Token Embedding: Maps discrete tokens to continuous space
Position Encoding: Learnable positional embeddings
Time Conditioning: Sinusoidal embeddings injected into each layer
Multi-Head Attention: Standard transformer attention with time modulation
Output Projection: Maps back to vocabulary space

Tested on RTX 3060, batch_size=16, 15 epochs. Model size: ~2.4M parameters

🎛️ Configuration

Model Hyperparameters

model_config = {
    'vocab_size': 2000,      # Vocabulary size
    'd_model': 256,          # Hidden dimension
    'n_heads': 8,            # Attention heads
    'n_layers': 6,           # Transformer layers
    'max_seq_len': 64,       # Maximum sequence length
    'timesteps': 100         # Diffusion timesteps
}

Training Parameters

training_config = {
    'batch_size': 16,        # Batch size
    'learning_rate': 1e-4,   # Learning rate
    'weight_decay': 0.01,    # L2 regularization
    'epochs': 15,            # Training epochs
    'grad_clip': 1.0         # Gradient clipping
}

📚 Supported Datasets

AURORA-Tiny works with any text dataset from Hugging Face.
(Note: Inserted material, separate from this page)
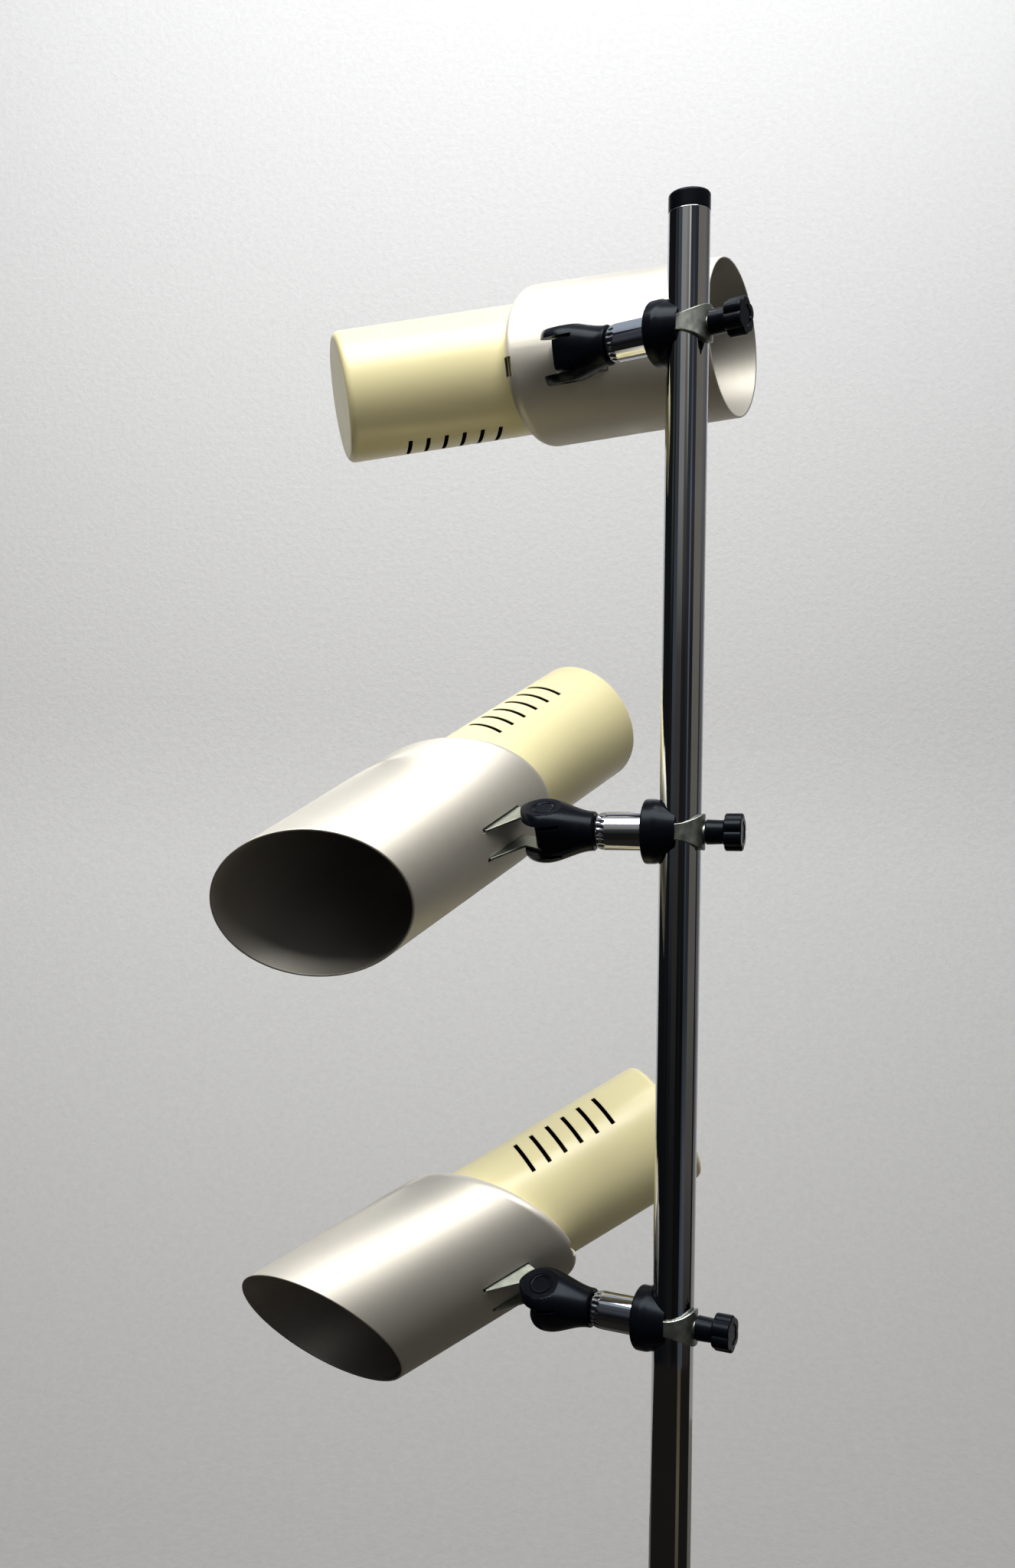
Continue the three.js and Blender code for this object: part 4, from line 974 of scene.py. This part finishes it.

Pre-configured datasets include:

rotten_tomatoes - Movie reviews (8.5k samples)
imdb - Movie reviews (50k samples)
ag_news - News articles (120k samples)
poem_sentiment - Poetry (890 samples)
yelp_review_full - Restaurant reviews (650k samples)

🎯 Generation Strategies

Conditional Generation

# Generate from a prompt
text = trainer.generate("The movie was", max_length=50, num_steps=20)

Unconditional Generation

# Generate from scratch
text = trainer.generate("", max_length=50, num_steps=20)

Fine-tuned Sampling

# Control generation quality vs speed
text = trainer.generate(
    prompt="Breaking news",
    max_length=100,
    num_steps=50,  # More steps = higher quality
)

🔬 Technical Details

Diffusion Process

AURORA-Tiny uses a forward diffusion process that gradually adds Gaussian noise to text embeddings:

q(x_t | x_{t-1}) = N(x_t; √(1-β_t)x_{t-1}, β_t I)

The reverse process is learned by the neural network:

p_θ(x_{t-1} | x_t, t) = N(x_{t-1}; μ_θ(x_t, t), Σ_θ(x_t, t))

Training Objective

The model is trained to minimize the variational lower bound:

L = E_t,x_0,ε [||ε - ε_θ(√(ᾱ_t)x_0 + √(1-ᾱ_t)ε, t)||²]

📈 Monitoring

Training progress is automatically tracked and visualized:

Loss Curves: Training and validation loss over epochs
Vocabulary Stats: Word frequency distributions
Generation Samples: Example outputs during training

🛠️ Customization

Custom Tokenizer

class CustomTokenizer(TextTokenizer):
    def __init__(self, vocab_size=5000):
        super().__init__(vocab_size)
        # Add custom preprocessing
        
    def preprocess(self, text):
        # Custom text preprocessing
        return text.lower().strip()

Custom Architecture

model = DiffusionTransformer(
    vocab_size=vocab_size,
    d_model=512,       # Larger model
    n_heads=16,        # More attention heads  
    n_layers=12,       # Deeper network
    timesteps=1000     # More diffusion steps
)

🎨 Creative Applications

AURORA-Tiny excels at:

Story Continuation: Complete narrative fragments
Style Transfer: Generate text in specific styles
Creative Writing: Poetry, fiction, and experimental text
Data Augmentation: Generate synthetic training data
Content Variation: Create multiple versions of text

🤝 Contributing

Contributions welcome! Areas for improvement:

Better noise schedules (cosine, learned schedules)
Advanced sampling methods (DPM-Solver, PLMS)
Larger model architectures
Multi-modal extensions
Evaluation benchmarks

AURORA - Where text generation meets the dawn of diffusion 🌅